When the ice melts at the poles it spreads the water all around the world. This moves mass from the poles to the equator and everywhere else.
Here is my maths to show what this would do to the day length;
Take the moment of initeria of a hollow sphere of negligable thickness 2m[SUB]1mm[/SUB]r[SUP]2[/SUP]/3 and divide by the total moment of inertia for the entire earth m[SUB]e[/SUB]r[SUP]2[/SUP]/2.
The r[SUP]2[/SUP] cancells as it's the same. The m[SUB]1mm[/SUB] is the mass of a 1mm layer of water over the whole earth. The m[SUB]e[/SUB] is the mass of the whole earth.
So, m[SUB]1mm[/SUB] x4
________________ = (360 x 10[SUP]12[/SUP]kg / 6 x 10[SUP]24[/SUP]) x 4/3 = 6 x 10[SUP]-11[/SUP]
m[SUB]e[/SUB] x3
This is the fraction that the world's spin is slowed by.
Multiply this by the number of seconds in a year 31.5 x 10[SUP]6[/SUP]
So that is 1.9 x 10[SUP]-3[/SUP] or 1.9 thousanths of a second per mm of sea level rise.
This is not noticable in human terms but it is easily measurable with atomic clocks. It has not happened. We are supposed to have had at least 180mm of this ea level rise since 1900. It has not happened. There is no explaination for why this has not happened other than the measurement of the ice melt from Greenland etc is wrong.
My maths is very rusty, like 30 years since I did any of this, so please correct me if I've droped one.
Not even close to being correct.
1. Compute Earth's moment of inertia.
For a sphere of uniform density, I = .4 MR²
But since Earth's density is non-uniform, the correct moment of inertia factor is .3307, hence for Earth, I = .3307 MR²
Mass = 5.97e24 kg
Radius = 6371 km
therefore I = 8.02e31 kg km²
2. Compute moment of inertia for a thin shell of water 1 mm thick
Volume of 1 km x 1 km x 1 mm of water = 1000 x 1000 x .001 = 1000 m³.
Mass of 1000 m³ water = 1e6 kg
Area of Earth's oceans: 361,060,000 km²
Mass of 1mm water added to earth's oceans: 1e6 x 3.6106e8 = 3.6106e14 kg
For a thin spherical shell, I = 2/3 MR²
Here we assume that the oceans are evenly distributed across the surface, which isn't true, but it's not far wrong.

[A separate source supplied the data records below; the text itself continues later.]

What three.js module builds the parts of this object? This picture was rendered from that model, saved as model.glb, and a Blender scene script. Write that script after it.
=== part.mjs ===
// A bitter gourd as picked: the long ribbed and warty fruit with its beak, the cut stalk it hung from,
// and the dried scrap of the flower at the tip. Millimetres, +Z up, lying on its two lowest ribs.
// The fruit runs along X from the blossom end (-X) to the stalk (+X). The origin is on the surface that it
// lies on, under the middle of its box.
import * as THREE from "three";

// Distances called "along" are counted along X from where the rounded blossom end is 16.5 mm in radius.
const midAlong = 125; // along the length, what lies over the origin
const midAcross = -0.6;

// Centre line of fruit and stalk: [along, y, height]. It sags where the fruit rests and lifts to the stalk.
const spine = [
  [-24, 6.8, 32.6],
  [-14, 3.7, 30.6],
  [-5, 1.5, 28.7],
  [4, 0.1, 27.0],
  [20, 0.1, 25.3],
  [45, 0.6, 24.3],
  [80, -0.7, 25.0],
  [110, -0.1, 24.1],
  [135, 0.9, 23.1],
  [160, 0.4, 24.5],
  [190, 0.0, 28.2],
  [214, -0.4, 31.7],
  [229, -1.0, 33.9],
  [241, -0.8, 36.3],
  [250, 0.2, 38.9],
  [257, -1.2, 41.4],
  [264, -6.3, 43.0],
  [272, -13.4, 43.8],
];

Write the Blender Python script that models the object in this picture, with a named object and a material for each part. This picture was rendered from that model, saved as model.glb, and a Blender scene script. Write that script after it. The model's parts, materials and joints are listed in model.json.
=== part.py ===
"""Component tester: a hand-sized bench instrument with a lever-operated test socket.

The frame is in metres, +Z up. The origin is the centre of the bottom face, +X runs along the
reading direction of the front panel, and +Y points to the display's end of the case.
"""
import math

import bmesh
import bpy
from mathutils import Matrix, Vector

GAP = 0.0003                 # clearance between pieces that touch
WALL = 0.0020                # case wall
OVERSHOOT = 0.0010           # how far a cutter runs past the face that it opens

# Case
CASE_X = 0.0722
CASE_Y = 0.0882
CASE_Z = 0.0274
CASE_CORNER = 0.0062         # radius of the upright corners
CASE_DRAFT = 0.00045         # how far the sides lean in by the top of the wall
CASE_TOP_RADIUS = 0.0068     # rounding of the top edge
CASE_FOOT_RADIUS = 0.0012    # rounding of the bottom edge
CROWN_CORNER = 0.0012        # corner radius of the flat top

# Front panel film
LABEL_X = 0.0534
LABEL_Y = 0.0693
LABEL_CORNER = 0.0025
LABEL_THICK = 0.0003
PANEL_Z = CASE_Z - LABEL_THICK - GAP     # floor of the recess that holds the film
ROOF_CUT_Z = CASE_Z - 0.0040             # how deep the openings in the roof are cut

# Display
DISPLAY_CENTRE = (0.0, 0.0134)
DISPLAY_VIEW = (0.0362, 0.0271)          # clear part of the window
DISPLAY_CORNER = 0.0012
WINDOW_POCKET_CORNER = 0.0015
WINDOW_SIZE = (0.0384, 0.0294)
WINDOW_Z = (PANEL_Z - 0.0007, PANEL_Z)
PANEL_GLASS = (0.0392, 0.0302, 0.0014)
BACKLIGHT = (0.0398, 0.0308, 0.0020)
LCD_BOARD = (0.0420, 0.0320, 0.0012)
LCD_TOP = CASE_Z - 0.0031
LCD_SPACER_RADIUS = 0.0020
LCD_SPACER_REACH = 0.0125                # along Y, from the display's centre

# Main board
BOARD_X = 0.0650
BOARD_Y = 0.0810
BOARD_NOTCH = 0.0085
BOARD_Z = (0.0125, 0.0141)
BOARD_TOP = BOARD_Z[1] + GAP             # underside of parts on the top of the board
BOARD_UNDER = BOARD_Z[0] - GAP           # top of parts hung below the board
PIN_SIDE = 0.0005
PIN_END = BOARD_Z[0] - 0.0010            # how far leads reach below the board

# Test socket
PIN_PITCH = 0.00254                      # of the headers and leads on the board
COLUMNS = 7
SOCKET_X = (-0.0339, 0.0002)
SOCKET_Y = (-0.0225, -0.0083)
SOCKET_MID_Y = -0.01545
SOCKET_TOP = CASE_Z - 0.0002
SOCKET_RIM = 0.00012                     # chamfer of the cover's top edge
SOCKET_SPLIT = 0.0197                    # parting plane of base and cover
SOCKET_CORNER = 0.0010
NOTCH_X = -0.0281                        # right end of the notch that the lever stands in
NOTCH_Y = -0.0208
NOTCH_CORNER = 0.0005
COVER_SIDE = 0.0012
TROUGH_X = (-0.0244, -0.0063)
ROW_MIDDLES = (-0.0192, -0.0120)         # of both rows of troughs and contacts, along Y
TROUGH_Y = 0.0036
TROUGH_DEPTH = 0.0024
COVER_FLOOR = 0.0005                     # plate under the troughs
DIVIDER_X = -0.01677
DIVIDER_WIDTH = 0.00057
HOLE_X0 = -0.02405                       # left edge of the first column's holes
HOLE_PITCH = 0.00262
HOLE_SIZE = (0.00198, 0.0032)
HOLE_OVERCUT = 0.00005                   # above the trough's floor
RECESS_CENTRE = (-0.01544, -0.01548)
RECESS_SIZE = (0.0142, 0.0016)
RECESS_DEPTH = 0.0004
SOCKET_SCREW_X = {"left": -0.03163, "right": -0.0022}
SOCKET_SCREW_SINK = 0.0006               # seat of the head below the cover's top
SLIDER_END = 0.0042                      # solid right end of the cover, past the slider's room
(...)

Therefore moment of inertia of 1mm water shell = 9.77e21 kg km²
Notice already: TEN orders of magnitude difference!
3. Angular momentum is
conserved. Compute angular momentum L = Iω where ω is angular velocity in radians per second. For earth, ω = 2 π / 86400.

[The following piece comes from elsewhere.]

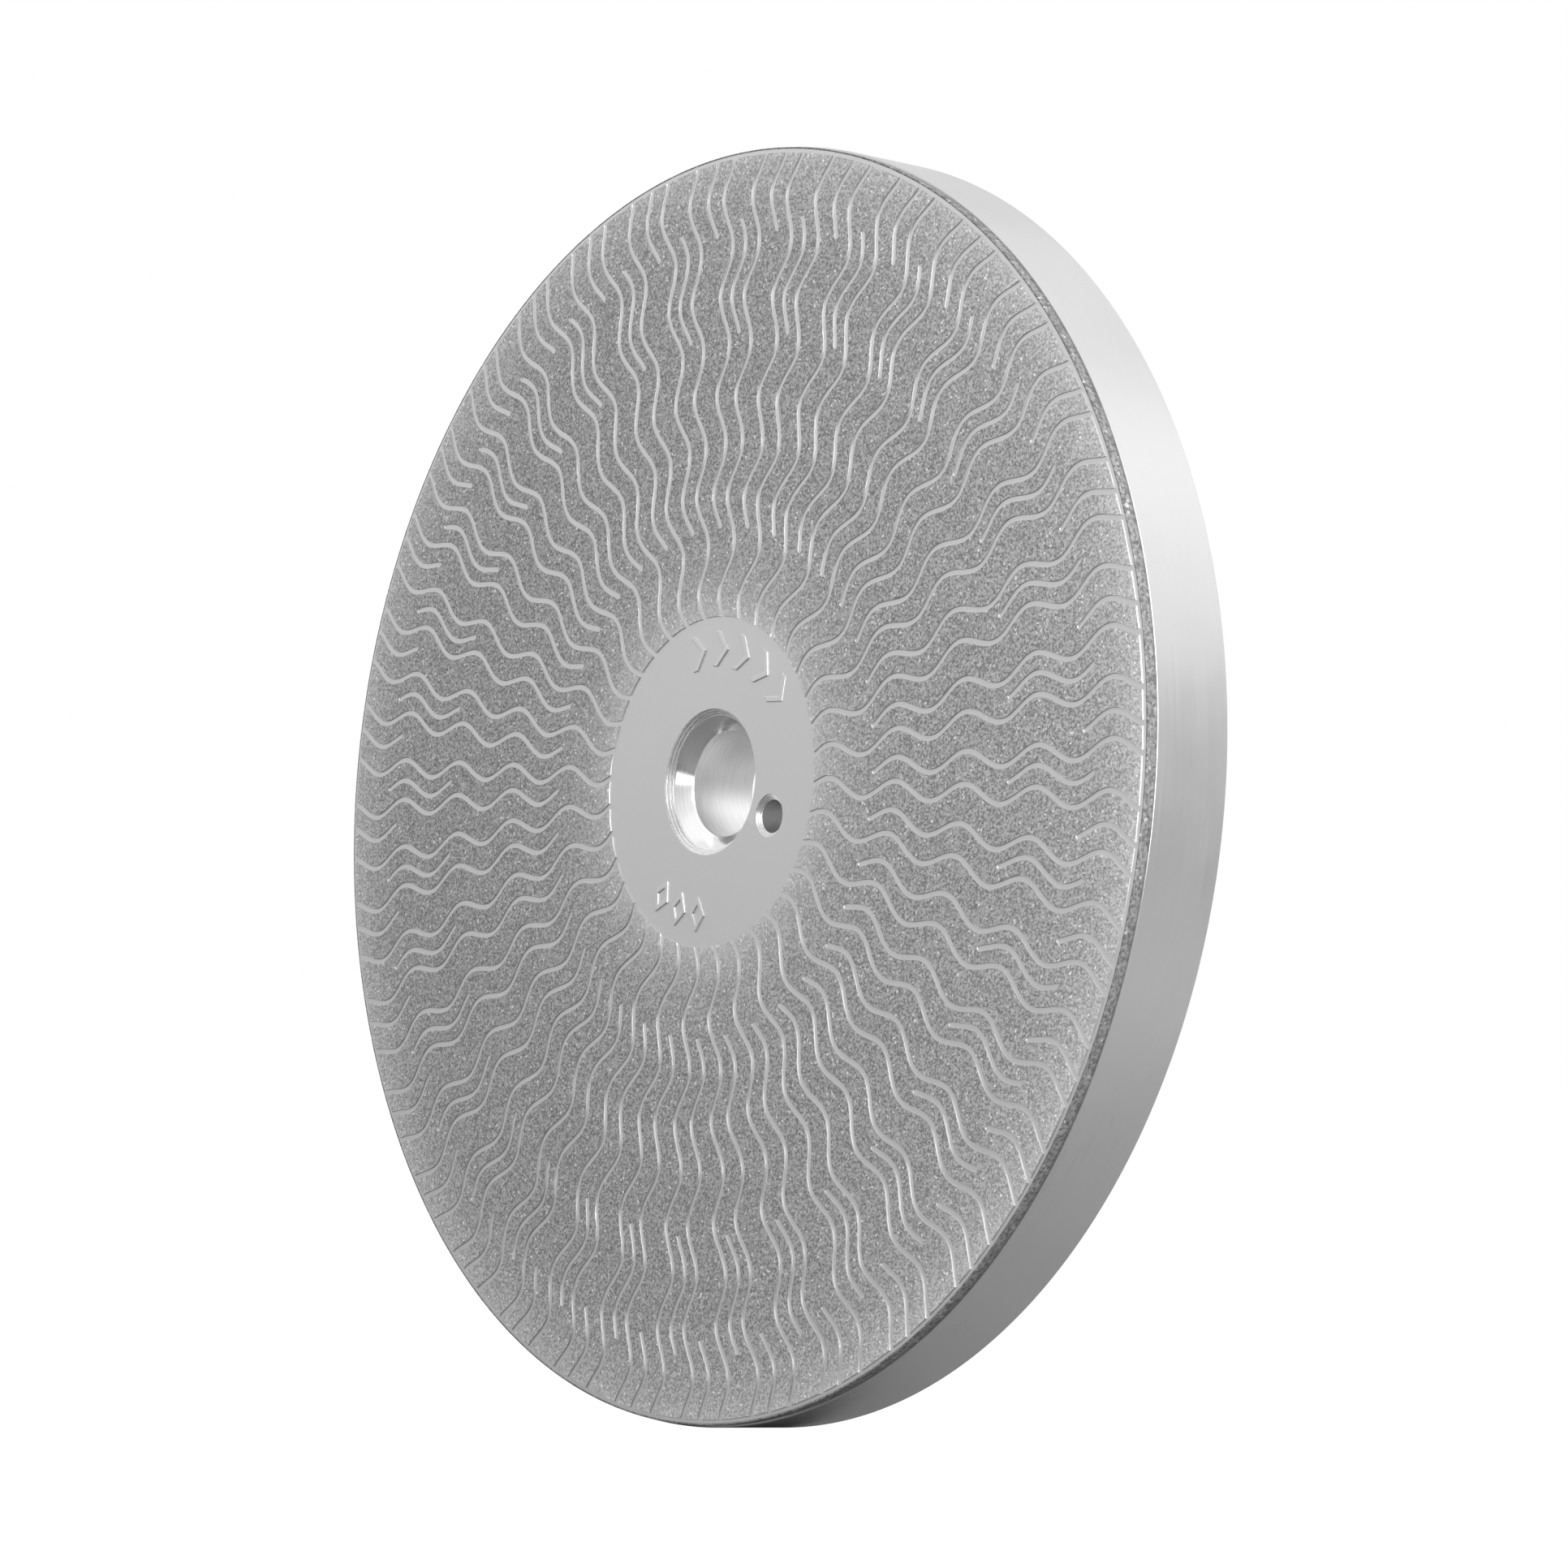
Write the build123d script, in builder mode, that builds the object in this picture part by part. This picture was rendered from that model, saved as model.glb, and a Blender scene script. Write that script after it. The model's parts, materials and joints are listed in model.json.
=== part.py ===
from build123d import *
import os
from math import ceil, cos, hypot, pi, sin

# A lapidary face wheel: an aluminium disc whose front face and front rim carry a
# nickel-bonded diamond coat. Millimetres. The wheel's axis is the Y axis, the coated
# face looks towards -Y, +Z is up, and the origin is on the axis at mid-thickness.
# Angles on the face are degrees clockwise from the top, seen from the front.

# Body
wheel_diameter = 152.4
body_thickness = 11.7
edge_break = 0.12  # chamfer on the back corner of the rim
ledge_width = 0.45  # bare ring between the face coat and the rim band

# Arbor bore and its countersink, turned rings outside and a plain cone inside
bore_diameter = 12.7
cone_width = 1.65
ring_count = 3
ring_width = 0.24
ring_depth = 0.31
bore_back_break = 0.2

# Drive pin hole, beside the bore, with turned rings at its mouth
pin_hole_diameter = 3.97
pin_hole_angle = 108.7
pin_wall = 1.2  # metal left between the countersink and the hole's mouth
pin_ring_width = 0.185
pin_ring_depth = 0.19
pin_back_break = 0.25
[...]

Therefore angular momentum L = 8.02e31 2 π / 86400 = 5.83e27 kg km² rad/sec.
Assuming for convenience that polar ice is perfectly axial, its angular momentum is zero. Melting the ice adds the moment of inertia of the shell to the moment of inertia to the Earth as a whole. So post-melt moment of inertia is: 8.02e31 + 9.77e21 = 8.02e31 (plus a lot of decimals) kg km². Since angular momentum is conserved, the new tiny-bit larger moment of inertia must be balanced by a new tiny-bit smaller angular velocity.
So:
Initial angular velocity: 7.242205216643040e-5 rad/sec
Final angular velocity: 7.272205215756699e-5 rad/sec
with a difference of 8.8634e-15 rad/sec
which amounts to a longer day by a whopping 10.53 microseconds (that's millionths of a second).
Is this detectable
? It's just barely within measureability limits, but it is swamped by daily effects of weather (~1 order of magnitude larger), seasonal effects (~2 orders of magnitude larger) and long-term lunar effects (~3 orders of magnitude larger). So it's lost in the noise.